* INSTRUCTION *
Locate the string "caption" in the listing below. Copy every line where it is found.

----- RECORDS -----

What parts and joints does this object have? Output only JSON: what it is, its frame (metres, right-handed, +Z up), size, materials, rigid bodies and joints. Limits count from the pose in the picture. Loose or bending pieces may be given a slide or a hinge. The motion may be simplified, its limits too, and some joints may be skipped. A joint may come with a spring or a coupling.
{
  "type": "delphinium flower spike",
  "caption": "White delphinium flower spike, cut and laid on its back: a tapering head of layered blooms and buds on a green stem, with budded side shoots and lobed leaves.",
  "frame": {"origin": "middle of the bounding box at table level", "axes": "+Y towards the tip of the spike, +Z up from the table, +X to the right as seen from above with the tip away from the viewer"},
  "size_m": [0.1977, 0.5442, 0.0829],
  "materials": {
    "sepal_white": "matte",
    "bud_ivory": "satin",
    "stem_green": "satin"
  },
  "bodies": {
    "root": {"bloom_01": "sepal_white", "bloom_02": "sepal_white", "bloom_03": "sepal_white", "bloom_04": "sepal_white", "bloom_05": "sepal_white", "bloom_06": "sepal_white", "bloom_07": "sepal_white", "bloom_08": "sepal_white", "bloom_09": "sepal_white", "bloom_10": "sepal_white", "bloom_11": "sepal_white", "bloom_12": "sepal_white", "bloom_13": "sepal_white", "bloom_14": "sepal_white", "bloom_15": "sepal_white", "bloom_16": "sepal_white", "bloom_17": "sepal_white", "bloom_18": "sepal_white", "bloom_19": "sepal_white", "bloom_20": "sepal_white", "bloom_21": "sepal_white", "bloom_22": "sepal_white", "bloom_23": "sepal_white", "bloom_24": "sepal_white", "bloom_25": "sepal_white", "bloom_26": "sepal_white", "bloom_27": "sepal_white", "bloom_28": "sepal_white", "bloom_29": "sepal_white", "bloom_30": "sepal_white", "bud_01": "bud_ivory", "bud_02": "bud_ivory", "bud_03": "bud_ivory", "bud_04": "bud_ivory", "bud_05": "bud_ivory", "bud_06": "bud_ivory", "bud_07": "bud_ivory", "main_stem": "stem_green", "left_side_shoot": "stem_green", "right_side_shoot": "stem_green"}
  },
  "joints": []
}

-----
----- RECORDS -----

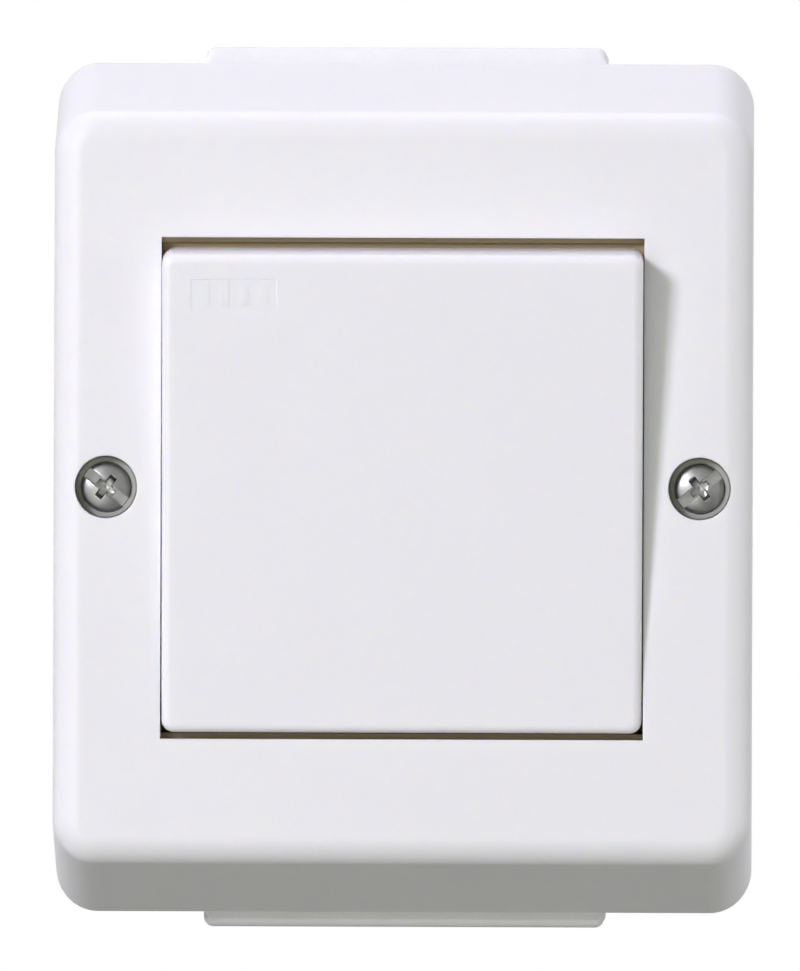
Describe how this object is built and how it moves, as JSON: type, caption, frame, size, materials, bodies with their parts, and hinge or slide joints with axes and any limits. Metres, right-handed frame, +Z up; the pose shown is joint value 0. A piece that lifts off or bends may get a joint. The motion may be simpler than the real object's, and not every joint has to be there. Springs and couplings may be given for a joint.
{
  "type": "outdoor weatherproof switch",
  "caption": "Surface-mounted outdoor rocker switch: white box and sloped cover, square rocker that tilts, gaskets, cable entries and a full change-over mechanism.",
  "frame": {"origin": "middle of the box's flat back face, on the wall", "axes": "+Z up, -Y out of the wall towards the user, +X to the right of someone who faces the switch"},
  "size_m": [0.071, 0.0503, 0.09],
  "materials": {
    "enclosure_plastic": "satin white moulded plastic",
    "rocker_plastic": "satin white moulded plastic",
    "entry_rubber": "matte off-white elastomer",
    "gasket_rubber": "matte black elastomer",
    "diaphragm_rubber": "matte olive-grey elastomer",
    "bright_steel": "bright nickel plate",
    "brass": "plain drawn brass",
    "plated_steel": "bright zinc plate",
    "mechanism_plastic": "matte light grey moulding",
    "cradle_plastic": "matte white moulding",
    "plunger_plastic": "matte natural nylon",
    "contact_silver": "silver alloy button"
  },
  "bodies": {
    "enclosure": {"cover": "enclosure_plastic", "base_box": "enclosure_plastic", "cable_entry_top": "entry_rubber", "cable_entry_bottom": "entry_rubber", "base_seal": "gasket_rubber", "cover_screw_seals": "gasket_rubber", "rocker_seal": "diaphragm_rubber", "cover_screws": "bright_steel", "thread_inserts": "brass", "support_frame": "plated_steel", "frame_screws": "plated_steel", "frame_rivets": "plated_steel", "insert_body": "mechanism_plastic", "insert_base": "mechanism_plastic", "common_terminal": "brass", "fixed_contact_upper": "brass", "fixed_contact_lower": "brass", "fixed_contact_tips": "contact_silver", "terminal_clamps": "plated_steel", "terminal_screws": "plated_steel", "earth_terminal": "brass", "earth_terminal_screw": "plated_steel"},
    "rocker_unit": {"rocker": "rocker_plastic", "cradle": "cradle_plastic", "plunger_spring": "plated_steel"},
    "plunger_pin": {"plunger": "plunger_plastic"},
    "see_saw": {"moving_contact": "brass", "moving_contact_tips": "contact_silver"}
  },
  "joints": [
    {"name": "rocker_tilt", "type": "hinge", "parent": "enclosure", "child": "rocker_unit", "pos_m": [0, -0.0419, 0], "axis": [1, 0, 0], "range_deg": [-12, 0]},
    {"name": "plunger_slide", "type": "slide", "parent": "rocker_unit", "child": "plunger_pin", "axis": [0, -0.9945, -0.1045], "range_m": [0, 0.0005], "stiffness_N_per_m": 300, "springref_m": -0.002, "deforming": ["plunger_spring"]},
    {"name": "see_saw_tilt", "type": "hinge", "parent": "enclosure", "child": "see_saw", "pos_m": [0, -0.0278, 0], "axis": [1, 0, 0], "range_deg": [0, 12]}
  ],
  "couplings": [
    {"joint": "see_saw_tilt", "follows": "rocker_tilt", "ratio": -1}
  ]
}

-----

* EXERCISE SOLUTION *
  "caption": "White delphinium flower spike, cut and laid on its back: a tapering head of layered blooms and buds on a green stem, with budded side shoots and lobed leaves.",
Describe how this object is built and how it moves, as JSON: type, caption, frame, size, materials, bodies with their parts, and hinge or slide joints with axes and any limits. Metres, right-handed frame, +Z up; the pose shown is joint value 0. A piece that lifts off or bends may get a joint. The motion may be simpler than the real object's, and not every joint has to be there. Springs and couplings may be given for a joint.
  "caption": "Surface-mounted outdoor rocker switch: white box and sloped cover, square rocker that tilts, gaskets, cable entries and a full change-over mechanism.",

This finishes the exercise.